Martin Luther King Jr. consults with AFSCME President Jerry Wurf in Memphis, where King had gone to support striking sanitation workers.
Martin Luther King Jr. consults with then-AFSCME President Jerry Wurf in Memphis in 1968, where King had gone to support striking sanitation workers.

Martin Luther King Jr. Day is an annual opportunity to appreciate the enormous legacy of a great American – a legacy that places Dr. King among the key figures of the American labor movement in the 20th century.

King knew that improving the lives of African-Americans was intertwined with improving the lives of all poor and working-class people – no matter the color of their skin – and that one of the best ways to do that was through strong labor unions.

“The two most dynamic movements that reshaped the nation during the past three decades are the labor and civil rights movements. Our combined strength is potentially enormous,” King said during an Oct. 7, 1965, speech to the Illinois AFL-CIO in Springfield. “What kind of security do we have when jobs can disappear for periods and families must abruptly sink to lower living standards? Why should older workers be put in competition with younger workers; why should Negro workers and white workers compete for jobs?”
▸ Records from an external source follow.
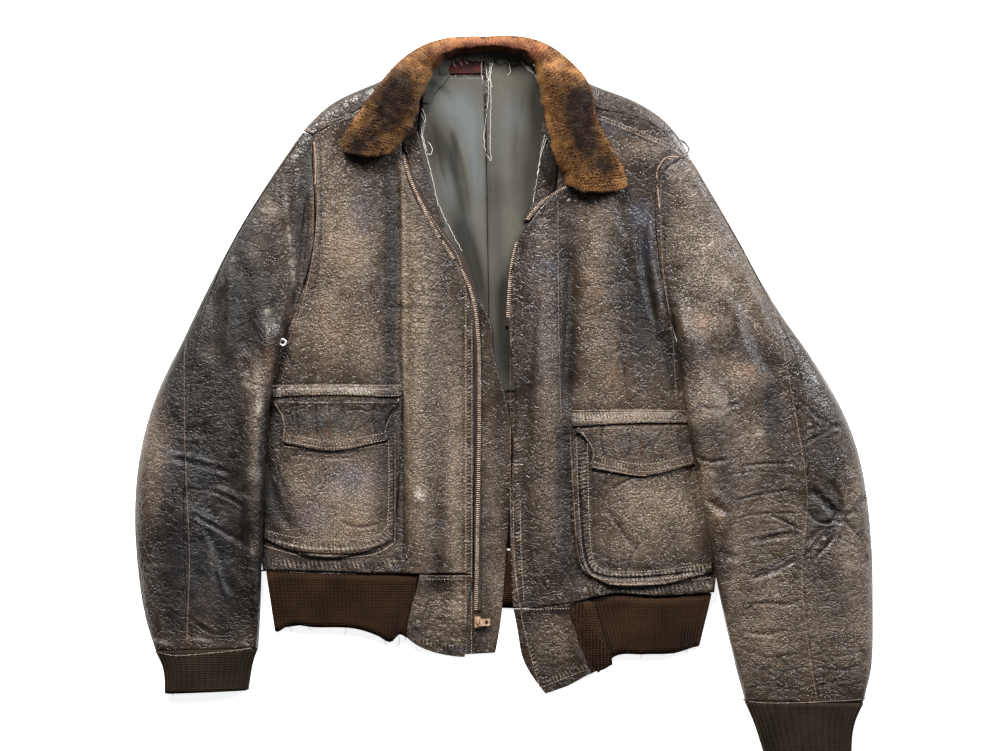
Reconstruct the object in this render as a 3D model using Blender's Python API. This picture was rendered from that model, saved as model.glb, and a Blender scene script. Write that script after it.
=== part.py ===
# A worn leather flying jacket, lying flat on its back with its front open.
# Right and left are the wearer's: the right side lies at -X, the collar towards +Y, the floor is z = 0.
# Sizes are in millimetres and become metres where a mesh is made.

import math

import bmesh
import bpy
import numpy as np
from mathutils import Vector
from mathutils.bvhtree import BVHTree

MM = 0.001

# Cloth thicknesses
LEATHER = 1.8
KNIT = 2.4
LINING = 1.0
FUR = 7.0
TAPE = 1.2
TRIM = 1.4

# Clearances: between pieces sewn edge to edge, and between a piece and what it lies on
SEAM_GAP = 0.3
LAY_GAP = 0.5

# Heights of the inner face of the leather above the floor
CHEST_HEIGHT = 11.0
HEM_HEIGHT = 8.6
SIDE_SEAM_HEIGHT = 2.5
SIDE_ROLL = 18.0
SLEEVE_EDGE = 3.2
COLLAR_SIDE_HEIGHT = 19.0
COLLAR_BACK_HEIGHT = 27.0

# Rise of a knit's ribs over the plain wall between them
RIB_RISE = 0.8

# Columns of knit: on each front, round the back, and over a cuff and below it
FRONT_RIBS = 76
BACK_KNIT = 12
CUFF_RIBS = 40
CUFF_UNDER = 12

# Outlines in plan. Each starts at the hem or at the shoulder and follows the cloth's edge.
RIGHT_SIDE = [(-274, -195), (-283, -115), (-280, -40), (-263, 30)]
RIGHT_ARMHOLE = [
    (-251, 74), (-240, 95), (-226, 133), (-215, 175), (-212, 200), (-214, 236), (-217, 275), (-216, 303),
]
RIGHT_SHOULDER_SEAM = [(-216, 303), (-186, 320), (-146, 342), (-99, 368)]
RIGHT_SHOULDER_FOLD = [(-227, 308), (-197, 337), (-146, 361), (-104, 379)]
RIGHT_FRONT_EDGE = [
    (-34, -199), (-33, -100), (-32, 20), (-34, 80), (-38, 125), (-48, 152), (-66, 177), (-93, 216),
    (-114, 262), (-119, 284), (-111, 318), (-99, 368),
]
LEFT_SIDE = [(243, -220), (252, -138), (240, -50), (213, 15)]
LEFT_ARMHOLE = [(200, 68), (186, 115), (178, 172), (174, 225), (178, 258), (192, 274), (207, 277)]
LEFT_SHOULDER_SEAM = [(207, 277), (190, 302), (160, 322), (106, 334), (46, 371)]
LEFT_SHOULDER_FOLD = [(214, 279), (203, 301), (159, 338), (110, 357), (52, 383)]
LEFT_FRONT_EDGE = [
    (13, -239), (10, -178), (9, -115), (14, -57), (17, -10), (12, 47), (6, 80), (7, 124), (12, 155),
    (20, 188), (34, 212), (56, 229), (70, 246), (62, 276), (54, 315), (46, 371),
]
LEFT_HEM = [(13, -239), (49, -237), (90, -230), (118, -222), (182, -224), (243, -220)]
RIGHT_HEM = [(-274, -195), (-150, -198), (-34, -199)]
BACK_HEM = [(-274, -195), (-120, -174), (-10, -170), (120, -182), (243, -220)]
BACK_NECK = [(-99, 368), (-78, 392), (-25, 407), (22, 405), (46, 371)]

# Where the underarm end of each sleeve seam lies, just clear of the body's corner
RIGHT_PIT = (-255, 71)
LEFT_PIT = (204, 66)

# Steps up the side seam, and round the armhole
SIDE_ROWS = 8
ARMHOLE_ROWS = 8

# Sections of each sleeve: outer edge, inner edge, and inside height at the middle
RIGHT_SLEEVE = [
    ((-227, 308), (-251, 74), 14), ((-276, 236), (-253, 71), 19), ((-322, 155), (-255, 68), 23),
    ((-359, 80), (-259, 48), 24), ((-403, -15), (-268, -16), 22), ((-419, -98), (-273, -94), 21),
    ((-418, -180), (-276, -176), 19), ((-401, -276), (-279, -272), 17), ((-397, -287), (-281, -284), 12),
]
LEFT_SLEEVE = [
    ((214, 279), (200, 68), 14), ((262, 198), (200, 60), 22), ((308, 113), (203, 48), 25),
    ((360, 40), (208, 4), 25), ((402, -40), (217, -50), 23), ((421, -140), (234, -138), 22),
    ((424, -236), (253, -236), 20), ((418, -336), (276, -332), 17), ((414, -347), (279, -344), 12),
]
RIGHT_CUFF = [
    ((-397, -287.2), (-281, -284.2), 11.5), ((-387, -303), (-288, -300), 12), ((-385, -336), (-293, -332), 11),
]
LEFT_CUFF = [
    ((414, -347.2), (279, -344.2), 11.5), ((403, -366), (291, -368), 12), ((399, -417), (306, -417), 11),
]

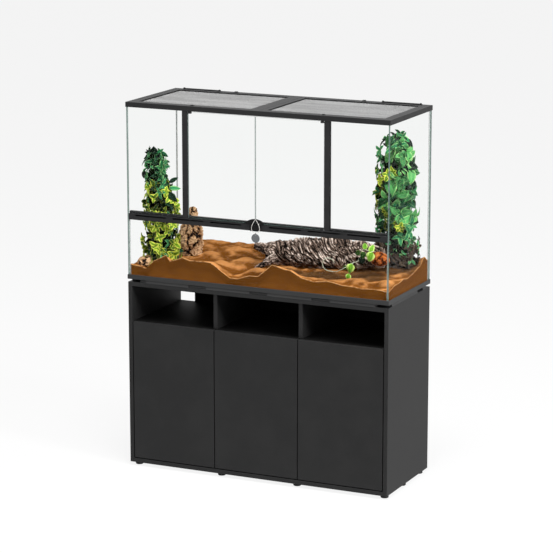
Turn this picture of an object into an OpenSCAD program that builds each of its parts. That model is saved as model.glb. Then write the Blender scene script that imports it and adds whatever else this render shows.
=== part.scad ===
// Terrarium cabinet: a stand with three open niches above three flush doors,
// and on it a front-opening glass terrarium with a planted landscape.
// Millimetres, +Z up, front towards -Y, origin on the floor at the centre of
// the stand's footprint.

/* [Cabinet] */
// Outer width of the stand
cabinet_w = 1200; // [1100:10:1300]
// Outer depth of the stand
cabinet_d = 455; // [440:1:500]
// Height of the stand without its feet
cabinet_h = 798; // [760:1:840]
// Thickness of the boards
board_t = 18; // [18:0.5:20]
// Clear height of the open niches
niche_h = 154; // [120:1:180]
// Gap round the doors and between them
door_gap = 4; // [3.6:0.1:5]
// How far dividers and deck stand back behind the doors' front face
setback = 23; // [23:0.5:30]
// Thickness of the back board
back_t = 6; // [3:0.5:8]
// Width of the cable cut-out in the left niche
cable_cut_w = 74; // [50:1:100]
// Height of the cable cut-out above the deck
cable_cut_h = 74; // [40:1:100]
// Height of the feet
foot_h = 16; // [12:1:30]
// Diameter of the feet
foot_dia = 34; // [28:1:40]
// Height of the loose shelves above the floor
shelf_z = 320; // [280:1:360]

/* [Door hinges] */
// Pin position from the door's hinge edge
pin_edge = 10; // [9.5:0.5:11]
// Pin position from the door's front face
pin_front = 8.5; // [8.5:0.5:9]
// Reach of the cranked arm round the door's edge
arm_reach = 16.5; // [16:0.5:17]
// Radius of the hinge pin
pin_r = 1.5; // [1.4:0.1:1.6]
// Radial running clearance of the pins
run_gap = 0.05; // [0.03:0.01:0.08]
// Radius of the cup's bore in the door
cup_r = 17.5; // [17.5:0.1:18]

/* [Terrarium] */
// Height from the stand's top to the top of the terrarium's frame
tank_h = 772.5; // [700:0.5:820]
// Height of the risers under the base frame
riser_h = 12.5; // [8:0.5:20]
// Height of the base frame's rim
rim_h = 19.5; // [18:0.5:25]
// How far the frames stand out past the stand
frame_over = 1.5; // [0.5:0.1:3]
// Height of the top frame
frame_h = 21.5; // [20:0.5:26]
// Thickness of the fixed panes
glass_t = 6; // [5:0.5:8]
// Thickness of the door panes and the narrow front panes
door_glass_t = 5; // [4:0.5:6]
// Height of the lower edge of the vent rail
rail_z = 1085; // [1050:1:1120]
// Height of the vent rail behind the door glass
rail_h = 36; // [34:1:40]
// Height of the vent rail's front face, below the door glass
rail_face_h = 27; // [26:0.5:28]
// Depth of the vent rail
rail_d = 24; // [22:1:30]
// Width of a post
post_w = 24; // [22:1:30]
// Distance of each post's centre from the middle
post_x = 324; // [300:1:360]
// Length of a vent slot
slot_w = 145; // [100:1:150]
// Height of a vent slot
slot_h = 6.5; // [4:0.5:7]

/* [Lids] */
// Width of the lid's border
lid_border = 24; // [18:1:28]
// Height of the lid's border
lid_h = 6.5; // [5.5:0.1:6.6]
// Width of the wires drawn in the mesh
wire_w = 2; // [1:0.2:3]
// Length of a cable cover on the rear rail
cover_w = 178; // [160:1:180]

/* [Landscape] */
// Level of the sand at the front pane
sand_front_z = 884; // [870:1:900]
// Rise of the sand from the front pane to the back pane
sand_rise = 48; // [20:1:60]

/* [Hidden] */
$fn = 48;
eps = 0.01;

// colours of the photographed finishes
black_board = "#303030";
black_inside = "#1c1c1c";
black_plastic = "#2b2b2b";
steel = "#a8a8a8";
glass_tint = [0.80, 0.88, 0.86, 0.35];

// stand
half_w = cabinet_w / 2;
half_d = cabinet_d / 2;
front_y = -half_d;
stand_top = foot_h + cabinet_h;
floor_z = foot_h + board_t;
deck_top = stand_top - board_t - niche_h;
deck_z = deck_top - board_t;
bay_w = (cabinet_w - 4 * board_t) / 3;
divider_x = bay_w / 2 + board_t / 2;
back_y = half_d - 10;
inner_front = front_y + setback;

// doors: three equal leaves between the side boards
opening_w = cabinet_w - 2 * board_t;
door_w = (opening_w - 4 * door_gap) / 3;
door_z = floor_z + door_gap;
door_h = deck_top - 1 - door_z;
door_t = 18;
door_pitch = door_w + door_gap;
hinge_heights = [door_z + 90, door_z + door_h - 90];
arm_t = 2;
arm_w = 13;
cup_wall = 1.2;
plate_t = 3;

// push latches
latch_z = deck_z - 8;
plunger_r = 4;

// terrarium
frame_half_w = half_w + frame_over;
frame_half_d = half_d + frame_over;
glass_inset = 2.5;
glass_half_w = frame_half_w - glass_inset;
glass_half_d = frame_half_d - glass_inset;
rim_z = stand_top + riser_h;
ledge_t = 5.5;
glass_z = rim_z + ledge_t;
tank_top = stand_top + tank_h;
frame_z = tank_top - frame_h;
rail_top = rail_z + rail_h;
rail_step_z = rail_z + rail_face_h;
upstand_s = 9;
rail_half = glass_half_w - glass_t - 1;
frame_groove = 12;

// glass doors
door_edge_gap = 2.5;
leaf_gap = 1.5;
leaf_out = post_x - post_w / 2 - door_edge_gap;
pivot_x = leaf_out - 6;
pivot_y = -frame_half_d + 6;
leaf_z = rail_step_z + 3;
leaf_h = frame_z - 3 - leaf_z;
shoe_r = 4.5;
shoe_l = 15;
shoe_h = 9;
glass_pin_r = 2.5;

// lids
ledge_down = 7;
pocket_s = 17;
centre_bar = 26;
lid_gap = 0.5;
pocket_out = frame_half_w - pocket_s;
pocket_d = 2 * (frame_half_d - pocket_s);
pocket_w = pocket_out - centre_bar / 2;
pocket_x = (pocket_out + centre_bar / 2) / 2;
lid_z = tank_top - ledge_down + 0.3;
clip_h = 3.5;

// ---------------------------------------------------------------- helpers

// board with its four front edges eased, front face at y = 0
module eased_board(w, t, h, ease = 0.8) {
  intersection() {
    linear_extrude(h)
      polygon([[ease, 0], [w - ease, 0], [w, ease], [w, t], [0, t], [0, ease]]);
    translate([w, 0, 0])
      rotate([0, -90, 0])
        linear_extrude(w)
          polygon([[ease, 0], [h - ease, 0], [h, ease], [h, t], [0, t], [0, ease]]);
  }
}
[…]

Within the labor movement, AFSCME was one of Dr. King’s strongest allies. On the night he was assassinated in Memphis, Tenn. in 1968, King was preparing to march with AFSCME-represented sanitation workers fighting to have their union recognized by the city’s government. (Dr. King is pictured above with then-AFSCME president Jerry Wurf.)

“The issue is injustice. The issue is the refusal of Memphis to be fair and honest in its dealings with its public servants, who happen to be sanitation workers,” Dr. King said in his famous “I’ve Been to the Mountaintop” speech – the last one he would deliver before his death. “We aren't engaged in any negative protest and in any negative arguments with anybody. We are saying that we are determined to be men. We are determined to be people.”

Retired AFSCME International Secretary-Treasurer Bill Lucy drew parallels between Memphis in 1968 and today's assault on public-service workers in this 2011 column for the Huffington Post. Dr. King "came to Memphis without hesitation or question because he knew with utter clarity that the sanitation workers' struggle for labor rights was an essential aspect of the struggle for human rights to which he had devoted his life," Lucy wrote. "Today it has once again become acceptable for politicians to belittle public employees and the important, often demanding, jobs they perform."

Dr. King’s words still ring true today. Even in the 1960s, when union membership was at its peak, he saw dark clouds on the horizon and warned union members of the challenges ahead – challenges that have since weakened unions and brought about levels of inequality not seen since the Great Depression.

“Those who in the second half of the nineteenth century could not tolerate organized labor have had a rebirth of power and seek to regain the despotism of that era while retaining the wealth and privileges of the twentieth century,” Dr. King said.